Question (v)--Does the power under Section 319 CrPC extend to persons not named in the FIR or named in the FIR but not charge-sheeted or who have been discharged? Answer 117.6. A person not named in the FIR or a person though named in the FIR but has not been charge-sheeted or a person who has been discharged can be summoned under Section 319 CrPC provided from the evidence it appears that such person can be tried along with the accused already facing trial. However, insofar as an accused who has been discharged is concerned the requirement of Sections 300 and 398 CrPC has to be complied with before he can be summoned afresh."

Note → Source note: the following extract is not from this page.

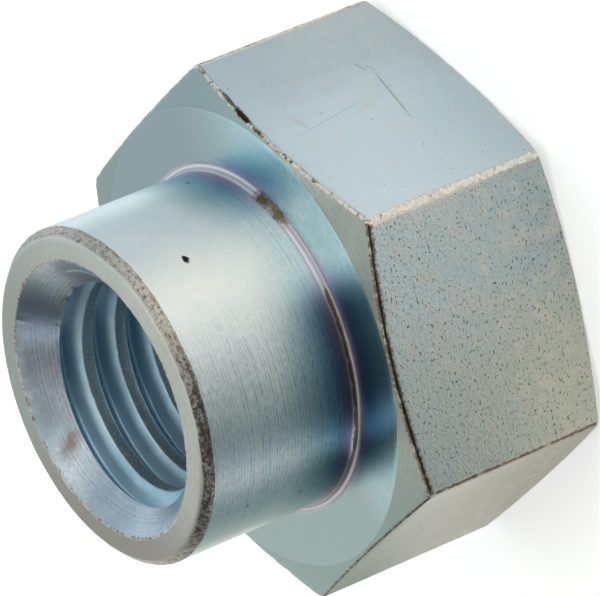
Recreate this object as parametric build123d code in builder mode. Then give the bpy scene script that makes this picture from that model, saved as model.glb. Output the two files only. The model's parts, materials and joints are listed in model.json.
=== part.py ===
"""Hex weld nut with a long turned pilot, 1/2-13 UNC, in one piece of steel.

The nut stands on the rear face of its hexagon. The thread axis is +Z and the
origin is the centre of the rear face, so the pilot points up. Units are mm.

The pilot drops into a hole in sheet or tube, the shoulder seats on it, and the
weld runs round the hexagon. The tapped bore goes right through both.
"""
import os
from math import ceil, cos, pi, radians, tan

from build123d import *
from build123d.topology import SkipClean

os.makedirs("parts", exist_ok=True)

# Hexagon: 15/16 in bar stock, its long corners broken by a narrow bevel
across_flats = 23.81
hex_height = 11.25
corner_bevel = 0.24

# Both ends of the hexagon are turned back at the corners by a shallow cone.
# Each setback says how far the flat ring ends inside the flats.
corner_cone_angle = 15.0
shoulder_setback = 0.25
rear_setback = 0.0

# Thread: UNC form, with a crest land left by the tap drill
thread_diameter = 12.7
thread_pitch = 25.4 / 13
thread_engagement = 0.9
flank_angle = 30.0

# Countersinks at both mouths of the bore, as wide as the thread plus a relief
countersink_angle = 45.0
front_relief = 0.65
rear_relief = 0.9

# Pilot: a turned tube wall round the thread
pilot_wall = 2.2
pilot_length = 8.9
pilot_chamfer = 0.45
root_cone = 0.4

# Sizes that follow from the ones above
flat_radius = across_flats / 2
corner_reach = flat_radius / cos(pi / 6)
total_height = hex_height + pilot_length
pilot_radius = thread_diameter / 2 + pilot_wall
major_radius = thread_diameter / 2
sharp_thread_height = thread_pitch / 2 / tan(radians(flank_angle))
thread_depth = 5 / 8 * sharp_thread_height * thread_engagement
minor_radius = major_radius - thread_depth
root_land = thread_pitch / 8
crest_land = thread_pitch - root_land - 2 * thread_depth * tan(radians(flank_angle))
turns_in_bore = ceil(total_height / thread_pitch) + 1

# One turn of the thread groove: a trapezium that follows a right-hand helix. Its
# straight flanks run on past the crest lands into the open bore.
with BuildPart() as thread_turn:
    lip_radius = minor_radius - thread_depth / 4
    lip_width = root_land + 2 * (major_radius - lip_radius) * tan(radians(flank_angle))
    with BuildLine() as turn_path:
        Helix(pitch=thread_pitch, height=thread_pitch, radius=major_radius)
    with BuildSketch(Plane.XZ):
        with BuildLine():
            Polyline(
                (lip_radius, -lip_width / 2),
                (major_radius, -root_land / 2),
                (major_radius, root_land / 2),
                (lip_radius, lip_width / 2),
                close=True,
            )
        make_face()
    sweep(path=turn_path.line, is_frenet=True)

with BuildPart() as hex_weld_nut:
    # Hexagon blank, corners on the X axis and flats facing +Y and -Y
    with BuildSketch() as hexagon:
        RegularPolygon(flat_radius, 6, major_radius=False)
        chamfer(hexagon.vertices(), corner_bevel)
    extrude(amount=hex_height)

    # The turned envelope takes the six corners back at the rear and the shoulder
    cone_slope = tan(radians(corner_cone_angle))
    rear_ring_radius = flat_radius - rear_setback
    shoulder_ring_radius = flat_radius - shoulder_setback
    rear_drop = (corner_reach - rear_ring_radius) * cone_slope
    shoulder_drop = (corner_reach - shoulder_ring_radius) * cone_slope
    with BuildSketch(Plane.XZ):
        with BuildLine():
            Polyline(
                (0, 0),
                (rear_ring_radius, 0),
                (corner_reach, rear_drop),
                (corner_reach, hex_height - shoulder_drop),
                (shoulder_ring_radius, hex_height),
                (0, hex_height),
                close=True,
            )
        make_face()
    revolve(axis=Axis.Z, mode=Mode.INTERSECT)

    # Pilot, with a small cone into the shoulder and a chamfer at its end
    with BuildSketch(Plane.XY.offset(hex_height)):
        Circle(pilot_radius)
    extrude(amount=pilot_length)
    pilot_edges = hex_weld_nut.edges().filter_by(GeomType.CIRCLE)
    pilot_edges = pilot_edges.filter_by(lambda edge: abs(edge.radius - pilot_radius) < 1e-6)
    chamfer(pilot_edges.sort_by(Axis.Z)[0], root_cone)
    chamfer(hex_weld_nut.edges().sort_by(Axis.Z)[-1], pilot_chamfer)

    # Tap drill bore
    with BuildSketch():
        Circle(minor_radius)
    extrude(amount=total_height, mode=Mode.SUBTRACT)

    # Thread, one turn above the other from below the rear face to above the pilot
    with Locations([(0, 0, thread_pitch * turn) for turn in range(-1, turns_in_bore)]):
        add(thread_turn.part, mode=Mode.SUBTRACT)

    # Countersinks, which take the feather edges off the first and last threads
    mouth_slope = tan(radians(countersink_angle))
    front_mouth_radius = major_radius + front_relief
    rear_mouth_radius = major_radius + rear_relief
    with BuildSketch(Plane.XZ):
        with BuildLine():
            Polyline(
                (0, 0),
                (rear_mouth_radius, 0),
                (0, rear_mouth_radius / mouth_slope),
                close=True,
            )
        make_face()
        with BuildLine():
            Polyline(
                (0, total_height),
                (front_mouth_radius, total_height),
                (0, total_height - front_mouth_radius / mouth_slope),
                close=True,
            )
        make_face()
    revolve(axis=Axis.Z, mode=Mode.SUBTRACT)

    # The drill passes once more with its seam on the other side. It takes nothing
    # away, and leaves every crest land as faces of half a turn, which keep the
    # thread's minor diameter easy to measure.
    with SkipClean():
        with BuildSketch(Plane.XY.rotated((0, 0, 180))):
            Circle(minor_radius)
        extrude(amount=total_height, mode=Mode.SUBTRACT)

hex_weld_nut.part.label = "hex_weld_nut"
export_step(hex_weld_nut.part, "parts/hex_weld_nut.step")

print(f"thread: minor diameter {2 * minor_radius:.3f}, crest land {crest_land:.3f}")
print(f"pilot: diameter {2 * pilot_radius:.2f}, end ring {pilot_wall - front_relief - pilot_chamfer:.2f} wide")
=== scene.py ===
# %% [markdown]
# # A hexagonal weld nut with a turned pilot
# The nut is one piece of steel: drawn hexagon bar, turned at both ends, drilled,
# tapped and then zinc plated. The scene loads the measured solid first, keeps its
# box, and dresses it in that same frame, in metres, standing on its rear face.

# %% The frame
import json
from math import atan2, ceil, cos, degrees, hypot, pi, radians, sin, tan

import bmesh
import bpy
from mathutils import Matrix, Vector, noise

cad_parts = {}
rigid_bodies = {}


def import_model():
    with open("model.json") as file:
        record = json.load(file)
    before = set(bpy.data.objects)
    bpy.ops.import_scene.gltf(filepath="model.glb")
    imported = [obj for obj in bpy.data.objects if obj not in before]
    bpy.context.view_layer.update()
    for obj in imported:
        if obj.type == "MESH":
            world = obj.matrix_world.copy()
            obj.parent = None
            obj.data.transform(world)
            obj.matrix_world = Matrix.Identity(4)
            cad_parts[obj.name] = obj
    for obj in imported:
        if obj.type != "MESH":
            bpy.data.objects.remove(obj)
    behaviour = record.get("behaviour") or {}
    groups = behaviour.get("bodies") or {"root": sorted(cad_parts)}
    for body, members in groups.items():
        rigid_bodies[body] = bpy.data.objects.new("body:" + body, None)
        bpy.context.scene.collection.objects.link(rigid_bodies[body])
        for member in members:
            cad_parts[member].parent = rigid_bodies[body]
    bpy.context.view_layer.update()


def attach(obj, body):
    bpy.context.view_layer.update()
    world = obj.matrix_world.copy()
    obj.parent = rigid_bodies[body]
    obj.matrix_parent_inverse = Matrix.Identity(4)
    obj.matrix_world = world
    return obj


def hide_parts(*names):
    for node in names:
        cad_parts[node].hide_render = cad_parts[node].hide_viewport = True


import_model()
MM = 0.001

# %% [markdown]
# ## Sizes
# The same names and values that drive the solid. The nut carries a 1/2-13 thread
# in a 15/16 inch hexagon. Everything below is worked out from these lines, so a
# change here moves every edge that depends on it.

# %% Sizes
ACROSS_FLATS = 23.81 * MM
HEX_HEIGHT = 11.25 * MM
HEX_CORNER_BEVEL = 0.24 * MM
CORNER_CONE = radians(15)
SHOULDER_RING = ACROSS_FLATS / 2 - 0.25 * MM
THREAD_RADIUS = 6.35 * MM
THREAD_PITCH = 25.4 / 13 * MM
THREAD_DEPTH = 5 / 8 * 0.9 * THREAD_PITCH / 2 / tan(radians(30))
FRONT_MOUTH = THREAD_RADIUS + 0.65 * MM
REAR_MOUTH = THREAD_RADIUS + 0.9 * MM
PILOT_RADIUS = THREAD_RADIUS + 2.2 * MM
PILOT_LENGTH = 8.9 * MM
PILOT_CHAMFER = 0.45 * MM
ROOT_CONE = 0.4 * MM
TOTAL_HEIGHT = HEX_HEIGHT + PILOT_LENGTH
print(f"thread: minor diameter {2 * (THREAD_RADIUS - THREAD_DEPTH) / MM:.2f} mm")

# %% [markdown]
# ## Camera
# A long lens, far away, which keeps the flats nearly parallel. It looks 30 degrees
# down on the shoulder, and is rolled so that the pilot points to the lower left.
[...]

13. In the light of aforesaid judgment, Section 319 Cr.P.C. is a

discretionary and an extra-ordinary power to the court and it is

required to be exercised sparingly. In the said case, the Hon'ble

Supreme Court has held that though only a prima facie case is to be

established from the evidence led before the court, not necessarily

2025:JHHC:27389

tested on the anvil of cross-examination, it requires much stronger

evidence than mere probability of his complicity. The court is required

to examine the version of the prosecution witnesses in light of this

observation of the Hon'ble Supreme Court.

14. In view of the above principal, the learned Court has not found

material against the accused person and the impugned order has been

passed.

15. In view of the above, this Cr. Revision Petition is dismissed.

16. This order will not prejudice the mind of the Court, if in course

of the trial; further materials come against other accused persons to

call them under Section 319 of Cr.P.C.